Honest was supported by six singles, starting way back in February 2013 with 'Karate Chop', a track with a Lil Wayne line so offensive that it got him dropped by Mountain Dew. One of the promotional singles 'Real and True' didn't make the cut on Honest; this may or may not be down to the fact that it features a certain Miley Cyrus. According to Future, in an interview with Elle (who says rappers can't have a feminine side?), this album, initially titled Future Hendrix, was supposed to be more R&B based until he made the track 'Shit' which "flipped the whole album." The album is certainly a mixed bag of trap bangers and R&B slow jams; which isn't necessarily a great thing.

Opening track 'Look Ahead' is as good as any place to start with Future. The beat is a subtle rework of Amadou & Mariam's 'Dougou Badia', which also features Santigold whose vocal line is looped with the track's guitar riff before rolling trap drums start up. Future tells a tale of growing up and living the trap lifestyle with all the troubles associated with it - "Boatload full of cocaina/Got some wolves 'round and some hyenas." The production shines but lyrically it's pretty weak. 'T-Shirt' follows on and is another big trap tune selectively utilising autotune on Future's vocals. 'My Momma' featuring Wiz Khalifa follows the same trend and is another vocally strong but lyrically weak and forgettable track.

'Move That Dope' rescues the album opening, featuring the ubiquitous Pharrell, Pusha T and Casino. The beat is courtesy of Mike WiLL Made It who is the executive producer for the whole LP. Personally, I find the instrumental a little repetitive but it's saved by stellar verses from all involved. Pharrell proves he is capable of spawning hits across every genre with an excellent 16 bars. Pusha T could never fail to deliver on a track called 'Move That Dope' and Casino sounds like he might have burst his ear drums with his verse.

Honest benefits from an excellent midsection with 'Honest', 'I Won', 'Never Satisfied' and 'I Be U' showcasing Future's real strengths in more laid back production and self reflective lyrics. 'I Won' should be a soppy song in the same vein as 'Anytime' - Future's recent collab with his fiancee Ciara.
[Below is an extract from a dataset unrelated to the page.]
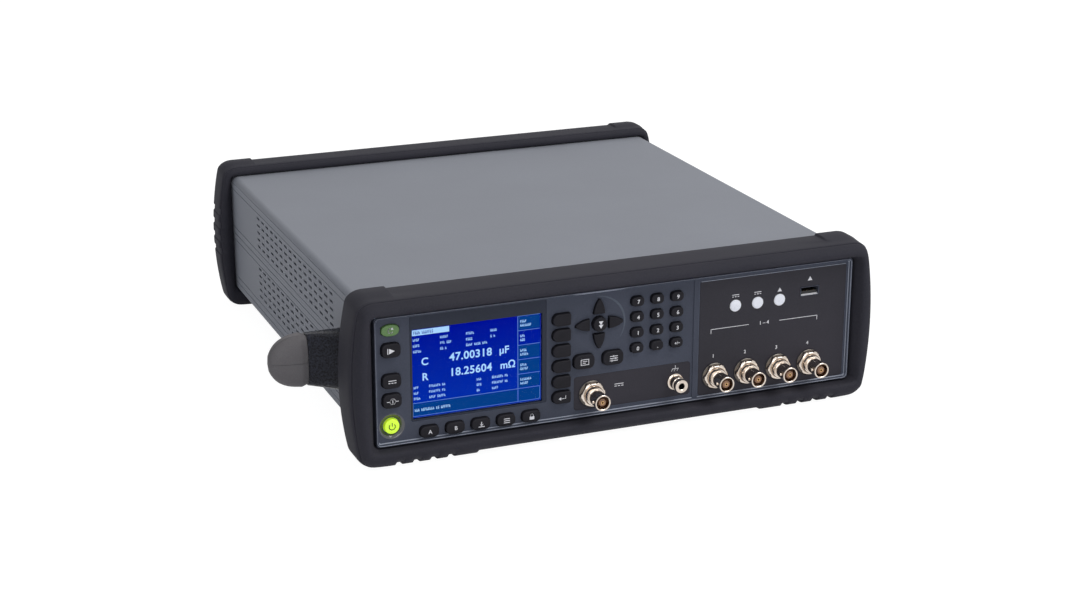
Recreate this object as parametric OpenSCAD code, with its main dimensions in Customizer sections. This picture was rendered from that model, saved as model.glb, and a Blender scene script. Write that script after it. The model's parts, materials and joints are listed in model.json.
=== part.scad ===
// Benchtop component tester, millimetres, +Z up, front towards -Y.
// Each piece is drawn in a design frame: x = 0 at the middle of the panel,
// y = 0 at the panel's face, z = 0 at the table. in_row_frame() then shifts
// it so that the origin lies under the middle of the whole object.

/* [Case] */
// Width of the metal case
case_w = 319; // [318:1:345]
// Height of the metal case
case_h = 84; // [84:1:100]
// Length of the case cover, front to back
case_len = 310; // [300:1:360]
// Thickness of the case sheet
case_wall = 1.2; // [0.8:0.1:1.6]
// Corner radius of the case
case_r = 4; // [3:0.5:5]
// Height of the case's underside above the table
case_lift = 13; // [10:0.5:18]
// Thickness of the chassis sheet
chassis_wall = 1.2; // [0.8:0.1:1.6]

/* [Vents] */
// Slots in one row
slot_count = 16; // [8:1:18]
// Rows of slots in one group
slot_rows = 5; // [3:1:5]
// Distance from slot to slot along the case
slot_pitch = 11.5; // [10:0.5:12]
// Distance from row to row
slot_row_pitch = 5; // [4:0.5:5.5]
// Length of one slot
slot_len = 7; // [5:0.5:8.5]
// Height of one slot
slot_h = 1.6; // [1:0.2:2.4]
// Distance of the first slot from the panel's face
slot_first_y = 76; // [72:1:84]

/* [Panel] */
// Thickness of the moulded panel
panel_t = 2.5; // [2:0.1:3]
// Thickness of the rim
rim_t = 1.5; // [1:0.1:1.6]
// How far the rim stands in front of the panel
rim_proud = 1.5; // [0.5:0.5:2.5]
// Depth of the bezel behind the panel's face
bezel_depth = 16; // [16:0.5:20]
// Thickness of the dark terminal plates
plate_t = 0.8; // [0.5:0.1:1]

/* [Display] */
// Width of the lit display area
lcd_w = 80.6; // [76:0.2:82]
// Height of the lit display area
lcd_h = 54.8; // [50:0.2:55]
// Thickness of the window pane
pane_t = 1.5; // [1:0.1:1.6]
// Depth of the display module
lcd_depth = 10; // [8:0.5:12]

/* [Keys] */
// How far a key stands in front of the panel
key_proud = 3; // [2:0.2:4]
// How far a key travels
key_travel = 1.2; // [0.8:0.1:1.2]
// Width of a digit key
digit_w = 8.2; // [7:0.1:9]
// Height of a digit key
digit_h = 6; // [5:0.1:6.6]
// Distance between digit columns
digit_pitch_x = 13.2; // [12:0.1:13.4]
// Distance between digit rows
digit_pitch_z = 9.95; // [9:0.05:10.2]
// Width of a softkey
soft_w = 11.7; // [10:0.1:12]
// Height of a softkey
soft_h = 7.6; // [6.5:0.1:7.8]
// Distance between softkeys
soft_pitch = 9.88; // [9.6:0.02:9.9]
// Width of a key below the display
low_w = 11.7; // [10:0.1:12.4]
// Height of a key below the display
low_h = 7.1; // [6:0.1:7.1]
// Distance between keys below the display
low_pitch = 16.1; // [15:0.1:16.4]
// Width of a key at the panel's left end
end_w = 11.5; // [10:0.1:11.6]
// Height of a key at the panel's left end
end_h = 8.6; // [7:0.1:8.8]
// Width of a function key
function_w = 13.4; // [12:0.1:14]
// Height of a function key
function_h = 9; // [8:0.1:9.5]
// Length of a cursor key
cursor_len = 9.3; // [8:0.1:9.5]
// Width of a cursor key
cursor_w = 7.3; // [6:0.1:7.6]
// Radius of the enter key
enter_r = 4.5; // [4:0.1:4.8]
// Radius of the power key
power_r = 4.6; // [4:0.1:4.8]

/* [Terminals] */
// Distance between neighbouring jacks
jack_pitch = 22; // [21:0.5:22.5]
// Reach of a jack in front of the panel
jack_reach = 18; // [16:0.5:20]
// Radius of a jack's bayonet barrel
jack_r = 4.85; // [4.7:0.05:5]
// Radius of a jack's threaded barrel
jack_thread_r = 6; // [5.8:0.1:6.4]
// Width across flats of a jack's nut
jack_nut_af = 14.6; // [14:0.2:16]
// Radius of the ground terminal
ground_r = 4.4; // [4:0.1:5]
// Reach of the ground terminal
ground_reach = 10.5; // [8:0.5:12]
// Radius of the plug hole in the ground terminal
ground_bore_r = 2; // [2:0.05:2.2]
// Radius of an indicator lens
lamp_r = 3.8; // [3:0.1:4.2]
// Distance between indicator lenses
lamp_pitch = 15.3; // [13:0.1:16]
// Outer width of the front USB port
usb_w = 13.2; // [12.6:0.1:13.6]
// Outer height of the front USB port
usb_h = 6.2; // [5.6:0.1:6.6]

/* [Bumpers] */
// How far a bumper rises above the case
bumper_over = 6.5; // [5:0.5:9]
// How far a bumper's side stands out from the case at its fullest
bumper_side = 13; // [11:0.5:15]
// Bow of a bumper's side
bumper_bow = 4.5; // [3:0.5:6]
// Reach of the front bumper in front of the panel
bumper_front = 8; // [6:0.5:10]
// Reach of the front bumper behind the panel
bumper_back = 22; // [20:0.5:26]
// How much less the rear bumper stands out at each side
rear_bumper_in = 2; // [0:0.5:3]
// Depth of the finger grooves in the rear bumper's sides
side_groove_depth = 0.8; // [0.4:0.1:1.2]
// Length of the rear bumper
rear_bumper_len = 25; // [22:1:34]
// Radius of a bumper's lower corners
bumper_low_r = 14; // [12:0.5:17]
// Radius of a bumper's upper corners
bumper_top_r = 12; // [8:0.5:13]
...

It could have been about loving your partner but actually comes across as quite offensive when Future and Kanye essentially call their respective partners trophy wives. It's musically pretty good and Future's delivery works with the beat but 'I Won' has what is quite probably Kanye's worst ever verse, one which includes the line "we should hit the south of France/ so you can run around without them pants." I can't even begin to estimate how long that line took to write. Maybe Kanye has a team of people like Damien Hirst, who are paid to churn out ridiculous verses and see if people will question it.

'Never Satisfied' is more of an interlude but serves its purpose even if Drake steals the limelight for a brief moment. 'I Be U' ends the midsection, the beat is fantastic with a sonar-esque riff in the background against sub bass and trap drums. The album severely drops in quality as the rest of the tracks, apart from the André 3000 dominated 'Benz Friends', are forgettable and unoriginal. If you grab yourself the deluxe copy of Honest you get even more filler plus last year's very listenable singles; 'Shit' and 'Karate Chop'.

It's surprising that so many of the tracks are forgettable when the Future/ Mike WiLL Made It combination were involved two of last year's most catchy tracks. Ace Hood's 'Bugatti' and Ciara's 'Body Party' were stupidly catchy with Future's hook and autotuned coo-ing instantly recognisable. The album suffers from a bit of an identity crisis, it is an honest album as the name suggests but it seems Future has difficulties in being an artist who feels the need to balance his street upbringing with his skill at writing, what are essentially, hip-hop love songs. Honest has its moments where Future ticks all the right boxes and it will be interesting to see whether he reverts to his unique and original laid-back style more often even if it means not being totally honest to his roots in music.